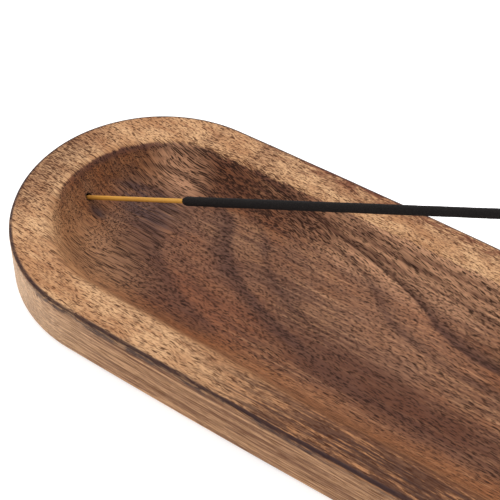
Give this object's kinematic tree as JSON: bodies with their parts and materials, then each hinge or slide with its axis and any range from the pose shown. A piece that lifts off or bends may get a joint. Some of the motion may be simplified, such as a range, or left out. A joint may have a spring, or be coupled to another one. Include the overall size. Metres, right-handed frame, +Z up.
{
  "type": "incense burner",
  "caption": "Oval carved wooden incense tray with a shallow ash hollow and an incense stick leaning over it from a slanting hole in the end wall.",
  "frame": {"origin": "under the middle of the tray, on the plane it rests on", "axes": "+Z up; +X along the tray, from the end with the stick's hole to the far end; +Y across the tray, so that with the hole on the left the viewer stands on the -Y side"},
  "size_m": [0.29, 0.088, 0.1163],
  "materials": {
    "carved_wood": "satin oiled, with golden sapwood, brown heartwood and dark pores",
    "bamboo": "dry split bamboo, dyed yellow",
    "incense_paste": null
  },
  "bodies": {
    "tray": {"tray": "carved_wood"},
    "stick": {"bamboo_core": "bamboo", "incense_coat": "incense_paste"}
  },
  "joints": [
    {"name": "stick_lift", "type": "slide", "parent": "tray", "child": "stick", "axis": [0.8829, 0, 0.4695], "range_m": [0, 0.04]}
  ]
}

AIM OF THE EXERCISE
Extract the data in full. Keep it word for word.

EXERCISE SOLUTION
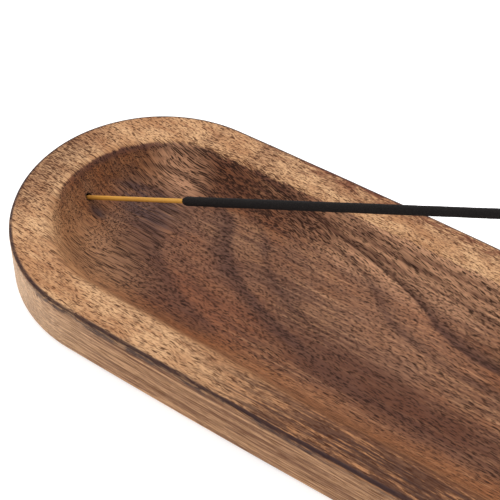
Give this object's kinematic tree as JSON: bodies with their parts and materials, then each hinge or slide with its axis and any range from the pose shown. A piece that lifts off or bends may get a joint. Some of the motion may be simplified, such as a range, or left out. A joint may have a spring, or be coupled to another one. Include the overall size. Metres, right-handed frame, +Z up.
{
  "type": "incense burner",
  "caption": "Oval carved wooden incense tray with a shallow ash hollow and an incense stick leaning over it from a slanting hole in the end wall.",
  "frame": {"origin": "under the middle of the tray, on the plane it rests on", "axes": "+Z up; +X along the tray, from the end with the stick's hole to the far end; +Y across the tray, so that with the hole on the left the viewer stands on the -Y side"},
  "size_m": [0.29, 0.088, 0.1163],
  "materials": {
    "carved_wood": "satin oiled, with golden sapwood, brown heartwood and dark pores",
    "bamboo": "dry split bamboo, dyed yellow",
    "incense_paste": null
  },
  "bodies": {
    "tray": {"tray": "carved_wood"},
    "stick": {"bamboo_core": "bamboo", "incense_coat": "incense_paste"}
  },
  "joints": [
    {"name": "stick_lift", "type": "slide", "parent": "tray", "child": "stick", "axis": [0.8829, 0, 0.4695], "range_m": [0, 0.04]}
  ]
}